◆ What needs to be done ◆
Copy every line from the one containing "Describe how this" through the last line of the records below, both included, and nothing else.
------ Extracted material ------
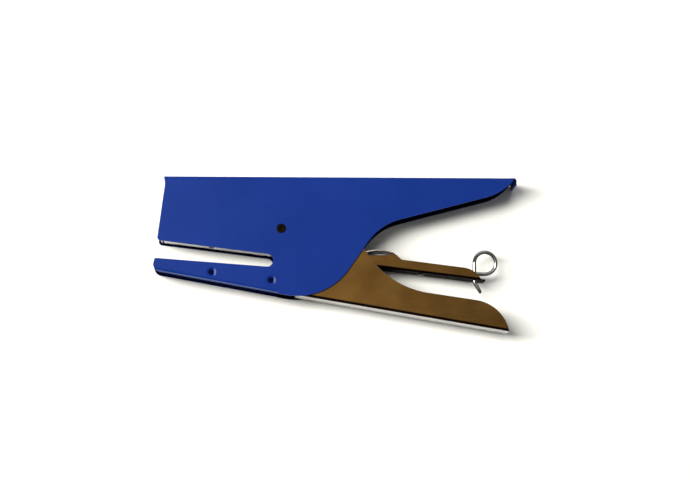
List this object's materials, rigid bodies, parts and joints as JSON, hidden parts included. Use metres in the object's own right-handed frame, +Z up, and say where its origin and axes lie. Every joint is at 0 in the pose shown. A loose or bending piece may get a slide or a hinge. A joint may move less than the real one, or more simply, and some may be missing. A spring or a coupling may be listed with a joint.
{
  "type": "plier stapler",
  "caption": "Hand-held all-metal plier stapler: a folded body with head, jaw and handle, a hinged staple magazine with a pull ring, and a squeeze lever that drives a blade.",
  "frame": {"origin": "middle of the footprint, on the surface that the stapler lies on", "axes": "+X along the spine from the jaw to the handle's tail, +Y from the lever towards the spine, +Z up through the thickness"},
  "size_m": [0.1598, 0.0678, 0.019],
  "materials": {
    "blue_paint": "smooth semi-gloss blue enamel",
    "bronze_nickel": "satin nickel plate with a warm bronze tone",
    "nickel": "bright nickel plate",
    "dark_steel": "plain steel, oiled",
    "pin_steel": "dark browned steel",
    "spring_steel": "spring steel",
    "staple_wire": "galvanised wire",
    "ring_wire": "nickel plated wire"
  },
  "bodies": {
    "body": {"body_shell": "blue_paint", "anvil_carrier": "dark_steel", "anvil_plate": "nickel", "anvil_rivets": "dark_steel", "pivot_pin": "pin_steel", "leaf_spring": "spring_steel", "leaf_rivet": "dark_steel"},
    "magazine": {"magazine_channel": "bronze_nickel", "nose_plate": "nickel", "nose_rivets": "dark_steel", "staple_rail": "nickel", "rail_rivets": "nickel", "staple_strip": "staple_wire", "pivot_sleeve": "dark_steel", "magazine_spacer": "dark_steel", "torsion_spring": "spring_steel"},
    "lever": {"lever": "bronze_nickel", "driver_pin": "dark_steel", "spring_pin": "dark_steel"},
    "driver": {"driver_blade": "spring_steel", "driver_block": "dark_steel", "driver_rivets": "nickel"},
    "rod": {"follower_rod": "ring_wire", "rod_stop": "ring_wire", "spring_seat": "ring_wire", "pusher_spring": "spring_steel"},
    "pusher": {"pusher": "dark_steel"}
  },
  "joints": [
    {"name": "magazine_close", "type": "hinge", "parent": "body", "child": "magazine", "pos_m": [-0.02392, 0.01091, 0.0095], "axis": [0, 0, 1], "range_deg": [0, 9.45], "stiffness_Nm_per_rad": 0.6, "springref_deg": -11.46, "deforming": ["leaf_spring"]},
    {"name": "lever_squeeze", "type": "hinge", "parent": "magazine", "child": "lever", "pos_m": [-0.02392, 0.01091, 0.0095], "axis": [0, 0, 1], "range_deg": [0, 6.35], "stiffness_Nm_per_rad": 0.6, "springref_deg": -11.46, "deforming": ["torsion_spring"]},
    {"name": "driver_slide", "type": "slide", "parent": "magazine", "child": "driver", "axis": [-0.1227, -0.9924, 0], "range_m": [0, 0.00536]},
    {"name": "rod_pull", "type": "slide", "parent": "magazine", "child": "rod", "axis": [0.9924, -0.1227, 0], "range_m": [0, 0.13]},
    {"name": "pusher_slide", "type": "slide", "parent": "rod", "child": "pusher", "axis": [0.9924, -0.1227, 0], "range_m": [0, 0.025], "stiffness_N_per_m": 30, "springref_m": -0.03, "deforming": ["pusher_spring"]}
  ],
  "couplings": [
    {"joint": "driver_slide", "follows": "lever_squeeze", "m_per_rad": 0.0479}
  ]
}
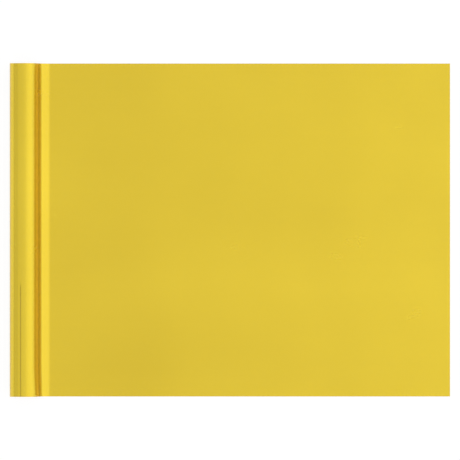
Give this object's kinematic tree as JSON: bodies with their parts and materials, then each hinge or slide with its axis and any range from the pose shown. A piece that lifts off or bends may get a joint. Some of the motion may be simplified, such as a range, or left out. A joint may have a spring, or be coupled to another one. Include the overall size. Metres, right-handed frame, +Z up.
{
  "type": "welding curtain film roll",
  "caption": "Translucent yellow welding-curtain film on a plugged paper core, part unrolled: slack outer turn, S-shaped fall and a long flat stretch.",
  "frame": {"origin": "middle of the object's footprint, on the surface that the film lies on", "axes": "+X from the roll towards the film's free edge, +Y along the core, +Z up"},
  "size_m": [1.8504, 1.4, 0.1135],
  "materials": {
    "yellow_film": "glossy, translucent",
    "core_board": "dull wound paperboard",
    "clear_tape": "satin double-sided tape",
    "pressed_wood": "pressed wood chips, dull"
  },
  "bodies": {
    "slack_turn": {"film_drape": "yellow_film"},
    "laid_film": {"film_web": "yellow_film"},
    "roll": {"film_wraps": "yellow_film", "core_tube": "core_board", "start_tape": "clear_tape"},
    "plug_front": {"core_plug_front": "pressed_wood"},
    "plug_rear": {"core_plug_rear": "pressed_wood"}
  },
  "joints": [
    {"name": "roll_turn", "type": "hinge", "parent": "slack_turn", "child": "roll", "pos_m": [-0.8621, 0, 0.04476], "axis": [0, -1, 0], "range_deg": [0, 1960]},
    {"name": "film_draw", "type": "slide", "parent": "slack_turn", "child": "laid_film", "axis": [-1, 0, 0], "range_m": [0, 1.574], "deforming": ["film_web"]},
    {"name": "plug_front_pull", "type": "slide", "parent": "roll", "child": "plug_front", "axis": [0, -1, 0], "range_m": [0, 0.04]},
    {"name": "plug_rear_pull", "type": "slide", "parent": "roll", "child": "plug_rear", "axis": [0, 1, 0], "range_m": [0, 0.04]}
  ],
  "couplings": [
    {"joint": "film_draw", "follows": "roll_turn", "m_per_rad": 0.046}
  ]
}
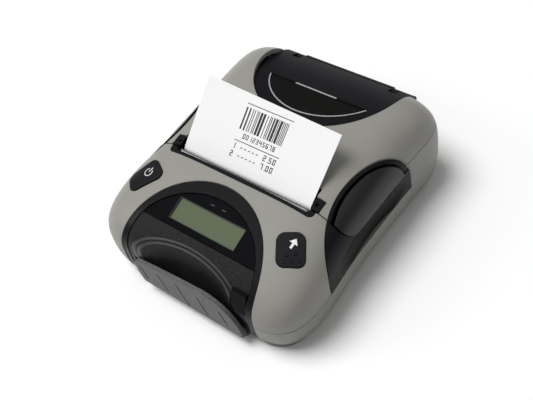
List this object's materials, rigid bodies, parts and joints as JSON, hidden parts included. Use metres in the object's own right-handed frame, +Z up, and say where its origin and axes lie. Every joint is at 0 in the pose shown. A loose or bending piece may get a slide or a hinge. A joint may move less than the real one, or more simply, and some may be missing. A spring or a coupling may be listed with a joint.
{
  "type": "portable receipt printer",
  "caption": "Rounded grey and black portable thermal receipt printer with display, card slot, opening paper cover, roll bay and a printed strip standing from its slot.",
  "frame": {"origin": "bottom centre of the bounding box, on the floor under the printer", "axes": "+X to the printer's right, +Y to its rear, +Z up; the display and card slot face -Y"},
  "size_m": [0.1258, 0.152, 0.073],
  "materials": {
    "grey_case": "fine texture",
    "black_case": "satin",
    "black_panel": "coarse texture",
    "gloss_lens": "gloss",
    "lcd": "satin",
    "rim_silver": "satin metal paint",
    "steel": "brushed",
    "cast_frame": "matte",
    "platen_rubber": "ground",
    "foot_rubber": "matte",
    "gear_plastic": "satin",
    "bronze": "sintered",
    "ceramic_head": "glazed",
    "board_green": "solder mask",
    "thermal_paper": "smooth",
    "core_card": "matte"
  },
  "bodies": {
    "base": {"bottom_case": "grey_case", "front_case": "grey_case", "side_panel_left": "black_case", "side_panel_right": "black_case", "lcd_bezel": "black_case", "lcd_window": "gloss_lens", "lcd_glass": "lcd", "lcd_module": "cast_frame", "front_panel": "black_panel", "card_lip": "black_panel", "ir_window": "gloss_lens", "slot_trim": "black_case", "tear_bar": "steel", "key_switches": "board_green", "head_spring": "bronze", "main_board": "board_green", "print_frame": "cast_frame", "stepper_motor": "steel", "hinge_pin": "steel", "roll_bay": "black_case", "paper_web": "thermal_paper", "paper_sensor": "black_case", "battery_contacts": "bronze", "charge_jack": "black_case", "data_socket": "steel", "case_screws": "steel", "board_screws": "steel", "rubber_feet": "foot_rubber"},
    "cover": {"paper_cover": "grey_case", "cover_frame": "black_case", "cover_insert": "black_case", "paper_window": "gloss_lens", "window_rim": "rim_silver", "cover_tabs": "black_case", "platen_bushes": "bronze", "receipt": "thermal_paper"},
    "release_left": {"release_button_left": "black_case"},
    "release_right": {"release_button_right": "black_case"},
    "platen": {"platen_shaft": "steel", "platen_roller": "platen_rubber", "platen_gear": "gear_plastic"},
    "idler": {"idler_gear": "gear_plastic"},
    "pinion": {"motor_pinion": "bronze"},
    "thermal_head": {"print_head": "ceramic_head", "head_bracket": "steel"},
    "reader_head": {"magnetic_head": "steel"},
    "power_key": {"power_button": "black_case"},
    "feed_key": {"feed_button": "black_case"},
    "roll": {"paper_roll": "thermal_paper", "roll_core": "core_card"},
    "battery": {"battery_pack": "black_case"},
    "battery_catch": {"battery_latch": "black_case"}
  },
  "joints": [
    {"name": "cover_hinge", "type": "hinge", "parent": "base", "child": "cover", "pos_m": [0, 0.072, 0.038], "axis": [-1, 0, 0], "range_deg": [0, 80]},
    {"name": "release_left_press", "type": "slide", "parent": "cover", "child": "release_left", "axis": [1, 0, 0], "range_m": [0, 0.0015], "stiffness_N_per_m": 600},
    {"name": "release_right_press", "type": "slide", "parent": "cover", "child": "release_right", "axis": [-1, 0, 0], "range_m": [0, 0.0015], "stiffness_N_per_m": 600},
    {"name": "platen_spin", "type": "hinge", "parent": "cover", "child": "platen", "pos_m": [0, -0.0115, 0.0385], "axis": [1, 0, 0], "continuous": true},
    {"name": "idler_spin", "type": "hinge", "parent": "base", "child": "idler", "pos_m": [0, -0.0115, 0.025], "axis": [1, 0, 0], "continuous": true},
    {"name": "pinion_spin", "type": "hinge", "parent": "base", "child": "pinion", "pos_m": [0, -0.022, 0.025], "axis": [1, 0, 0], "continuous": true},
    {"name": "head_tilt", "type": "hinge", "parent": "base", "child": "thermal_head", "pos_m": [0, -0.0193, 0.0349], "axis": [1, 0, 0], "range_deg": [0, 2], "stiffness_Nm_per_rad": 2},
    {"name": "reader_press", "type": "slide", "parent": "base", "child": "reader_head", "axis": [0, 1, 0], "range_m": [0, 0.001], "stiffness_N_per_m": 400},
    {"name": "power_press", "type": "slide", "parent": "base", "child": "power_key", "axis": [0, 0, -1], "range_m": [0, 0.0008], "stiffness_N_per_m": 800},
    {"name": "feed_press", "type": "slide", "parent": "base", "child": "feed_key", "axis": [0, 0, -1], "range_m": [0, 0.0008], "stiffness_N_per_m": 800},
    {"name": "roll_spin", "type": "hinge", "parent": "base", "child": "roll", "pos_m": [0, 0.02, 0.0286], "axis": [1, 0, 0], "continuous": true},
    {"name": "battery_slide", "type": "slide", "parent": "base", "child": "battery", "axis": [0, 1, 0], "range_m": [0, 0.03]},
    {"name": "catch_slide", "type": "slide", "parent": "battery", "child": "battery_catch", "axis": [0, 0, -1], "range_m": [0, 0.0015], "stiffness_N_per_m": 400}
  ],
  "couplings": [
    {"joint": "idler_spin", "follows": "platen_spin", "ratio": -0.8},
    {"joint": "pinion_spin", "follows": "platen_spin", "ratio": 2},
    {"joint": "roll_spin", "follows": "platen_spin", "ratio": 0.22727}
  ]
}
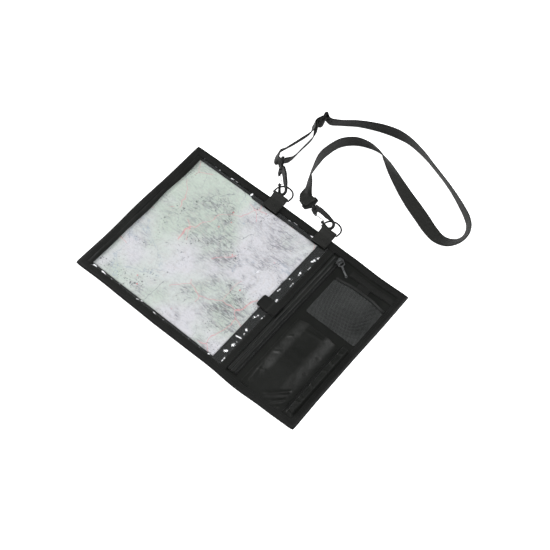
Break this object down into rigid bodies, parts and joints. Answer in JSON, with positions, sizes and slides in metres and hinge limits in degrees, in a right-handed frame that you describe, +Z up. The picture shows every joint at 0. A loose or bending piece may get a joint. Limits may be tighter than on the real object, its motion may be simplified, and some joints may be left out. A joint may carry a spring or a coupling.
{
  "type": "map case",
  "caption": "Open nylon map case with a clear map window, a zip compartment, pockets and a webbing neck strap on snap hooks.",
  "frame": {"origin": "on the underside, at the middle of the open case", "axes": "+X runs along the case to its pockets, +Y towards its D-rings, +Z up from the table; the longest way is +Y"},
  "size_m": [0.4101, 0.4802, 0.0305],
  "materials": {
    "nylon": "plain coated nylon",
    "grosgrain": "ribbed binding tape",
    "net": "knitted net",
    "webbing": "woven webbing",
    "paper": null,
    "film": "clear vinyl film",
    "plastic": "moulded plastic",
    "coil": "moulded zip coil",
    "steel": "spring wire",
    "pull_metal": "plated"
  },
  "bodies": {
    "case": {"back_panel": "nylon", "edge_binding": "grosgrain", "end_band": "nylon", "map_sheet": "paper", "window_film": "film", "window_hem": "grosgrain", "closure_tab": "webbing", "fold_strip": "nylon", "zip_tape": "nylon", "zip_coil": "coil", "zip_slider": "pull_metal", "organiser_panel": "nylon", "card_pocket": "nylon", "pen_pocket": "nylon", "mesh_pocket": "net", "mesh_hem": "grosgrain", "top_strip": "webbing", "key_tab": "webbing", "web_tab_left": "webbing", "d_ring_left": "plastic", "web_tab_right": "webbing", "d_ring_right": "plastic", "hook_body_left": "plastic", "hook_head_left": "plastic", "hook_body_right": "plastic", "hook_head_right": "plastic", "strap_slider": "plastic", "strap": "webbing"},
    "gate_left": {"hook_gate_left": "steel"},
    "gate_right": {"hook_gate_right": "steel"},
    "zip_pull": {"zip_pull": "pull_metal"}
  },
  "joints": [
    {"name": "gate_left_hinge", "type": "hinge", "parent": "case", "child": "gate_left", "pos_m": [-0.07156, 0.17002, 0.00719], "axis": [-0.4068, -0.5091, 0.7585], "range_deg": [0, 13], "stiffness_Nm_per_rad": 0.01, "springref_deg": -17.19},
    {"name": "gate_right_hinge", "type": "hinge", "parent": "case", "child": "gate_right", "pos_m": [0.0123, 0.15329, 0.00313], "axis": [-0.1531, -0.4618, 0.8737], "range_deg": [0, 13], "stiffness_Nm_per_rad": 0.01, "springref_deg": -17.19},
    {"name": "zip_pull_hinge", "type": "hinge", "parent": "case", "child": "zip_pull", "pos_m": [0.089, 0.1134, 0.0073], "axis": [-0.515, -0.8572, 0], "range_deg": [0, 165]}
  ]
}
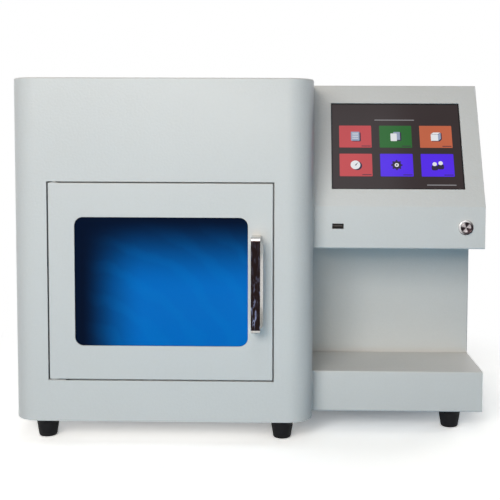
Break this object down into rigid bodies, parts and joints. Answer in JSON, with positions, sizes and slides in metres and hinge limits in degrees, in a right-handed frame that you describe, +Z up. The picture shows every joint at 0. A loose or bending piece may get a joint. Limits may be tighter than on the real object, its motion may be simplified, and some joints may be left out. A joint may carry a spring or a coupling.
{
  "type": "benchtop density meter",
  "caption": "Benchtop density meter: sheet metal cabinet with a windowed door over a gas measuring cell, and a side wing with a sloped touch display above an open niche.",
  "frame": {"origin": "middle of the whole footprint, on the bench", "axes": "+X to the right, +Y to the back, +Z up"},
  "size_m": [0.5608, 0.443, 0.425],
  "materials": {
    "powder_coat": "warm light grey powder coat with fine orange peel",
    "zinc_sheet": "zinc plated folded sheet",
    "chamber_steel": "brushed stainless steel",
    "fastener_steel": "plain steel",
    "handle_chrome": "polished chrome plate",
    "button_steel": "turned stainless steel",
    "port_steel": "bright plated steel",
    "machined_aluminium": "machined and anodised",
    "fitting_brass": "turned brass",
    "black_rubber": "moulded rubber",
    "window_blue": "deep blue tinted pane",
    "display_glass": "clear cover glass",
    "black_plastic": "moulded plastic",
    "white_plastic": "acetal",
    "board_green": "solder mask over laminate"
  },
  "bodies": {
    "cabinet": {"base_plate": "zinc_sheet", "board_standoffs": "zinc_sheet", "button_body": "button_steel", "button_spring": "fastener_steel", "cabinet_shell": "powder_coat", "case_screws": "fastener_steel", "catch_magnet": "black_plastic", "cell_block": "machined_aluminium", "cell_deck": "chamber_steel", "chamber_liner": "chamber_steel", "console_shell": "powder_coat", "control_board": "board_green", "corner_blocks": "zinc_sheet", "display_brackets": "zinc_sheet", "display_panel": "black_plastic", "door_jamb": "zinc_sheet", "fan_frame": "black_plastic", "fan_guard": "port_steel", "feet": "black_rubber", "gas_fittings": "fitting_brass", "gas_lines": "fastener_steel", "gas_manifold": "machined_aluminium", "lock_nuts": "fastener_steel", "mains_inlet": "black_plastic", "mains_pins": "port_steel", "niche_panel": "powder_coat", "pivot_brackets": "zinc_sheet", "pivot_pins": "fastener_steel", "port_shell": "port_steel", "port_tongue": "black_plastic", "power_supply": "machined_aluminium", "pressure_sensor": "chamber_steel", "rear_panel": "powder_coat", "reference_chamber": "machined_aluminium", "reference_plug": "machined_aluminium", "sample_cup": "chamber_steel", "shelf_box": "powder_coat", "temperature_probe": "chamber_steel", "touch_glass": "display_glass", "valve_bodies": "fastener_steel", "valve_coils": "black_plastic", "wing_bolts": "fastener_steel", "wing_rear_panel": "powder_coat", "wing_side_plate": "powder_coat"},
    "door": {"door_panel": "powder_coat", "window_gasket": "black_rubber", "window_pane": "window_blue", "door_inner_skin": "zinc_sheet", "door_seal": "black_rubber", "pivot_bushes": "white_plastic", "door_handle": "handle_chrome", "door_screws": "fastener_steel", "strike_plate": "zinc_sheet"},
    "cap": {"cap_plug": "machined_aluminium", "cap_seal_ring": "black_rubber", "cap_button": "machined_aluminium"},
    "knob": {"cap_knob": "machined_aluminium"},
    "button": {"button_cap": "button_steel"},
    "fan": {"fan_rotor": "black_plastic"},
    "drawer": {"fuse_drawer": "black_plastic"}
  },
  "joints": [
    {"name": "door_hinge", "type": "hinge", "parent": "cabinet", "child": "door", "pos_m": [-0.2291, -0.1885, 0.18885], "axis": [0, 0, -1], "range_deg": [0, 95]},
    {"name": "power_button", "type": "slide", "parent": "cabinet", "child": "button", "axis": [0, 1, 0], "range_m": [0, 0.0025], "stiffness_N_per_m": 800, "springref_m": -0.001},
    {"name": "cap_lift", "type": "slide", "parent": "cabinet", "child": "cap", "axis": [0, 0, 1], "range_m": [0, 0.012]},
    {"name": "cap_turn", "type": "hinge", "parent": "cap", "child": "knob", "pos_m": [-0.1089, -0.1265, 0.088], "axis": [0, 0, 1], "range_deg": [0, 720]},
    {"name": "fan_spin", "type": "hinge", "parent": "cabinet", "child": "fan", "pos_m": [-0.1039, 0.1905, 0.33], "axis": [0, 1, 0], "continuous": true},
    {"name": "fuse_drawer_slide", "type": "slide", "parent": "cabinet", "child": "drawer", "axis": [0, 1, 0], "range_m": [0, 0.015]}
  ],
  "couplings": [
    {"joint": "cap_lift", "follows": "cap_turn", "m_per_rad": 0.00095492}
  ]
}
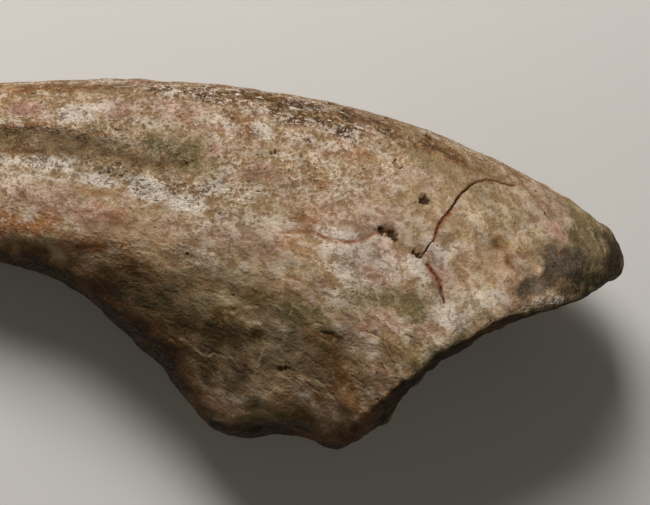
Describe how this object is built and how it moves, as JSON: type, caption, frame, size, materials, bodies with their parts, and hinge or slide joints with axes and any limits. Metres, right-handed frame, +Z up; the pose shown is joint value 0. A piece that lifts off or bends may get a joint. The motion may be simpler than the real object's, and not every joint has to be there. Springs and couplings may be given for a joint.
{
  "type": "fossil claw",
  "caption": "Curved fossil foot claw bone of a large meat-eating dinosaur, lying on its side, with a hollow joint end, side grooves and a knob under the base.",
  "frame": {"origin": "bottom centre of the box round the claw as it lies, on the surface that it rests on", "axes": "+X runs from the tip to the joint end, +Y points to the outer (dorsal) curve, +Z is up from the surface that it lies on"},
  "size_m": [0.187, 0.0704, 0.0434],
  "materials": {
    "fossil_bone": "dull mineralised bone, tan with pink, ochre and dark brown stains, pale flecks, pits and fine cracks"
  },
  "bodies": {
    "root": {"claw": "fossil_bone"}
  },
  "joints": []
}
------
◆ Reply to the task ◆
Describe how this object is built and how it moves, as JSON: type, caption, frame, size, materials, bodies with their parts, and hinge or slide joints with axes and any limits. Metres, right-handed frame, +Z up; the pose shown is joint value 0. A piece that lifts off or bends may get a joint. The motion may be simpler than the real object's, and not every joint has to be there. Springs and couplings may be given for a joint.
{
  "type": "fossil claw",
  "caption": "Curved fossil foot claw bone of a large meat-eating dinosaur, lying on its side, with a hollow joint end, side grooves and a knob under the base.",
  "frame": {"origin": "bottom centre of the box round the claw as it lies, on the surface that it rests on", "axes": "+X runs from the tip to the joint end, +Y points to the outer (dorsal) curve, +Z is up from the surface that it lies on"},
  "size_m": [0.187, 0.0704, 0.0434],
  "materials": {
    "fossil_bone": "dull mineralised bone, tan with pink, ochre and dark brown stains, pale flecks, pits and fine cracks"
  },
  "bodies": {
    "root": {"claw": "fossil_bone"}
  },
  "joints": []
}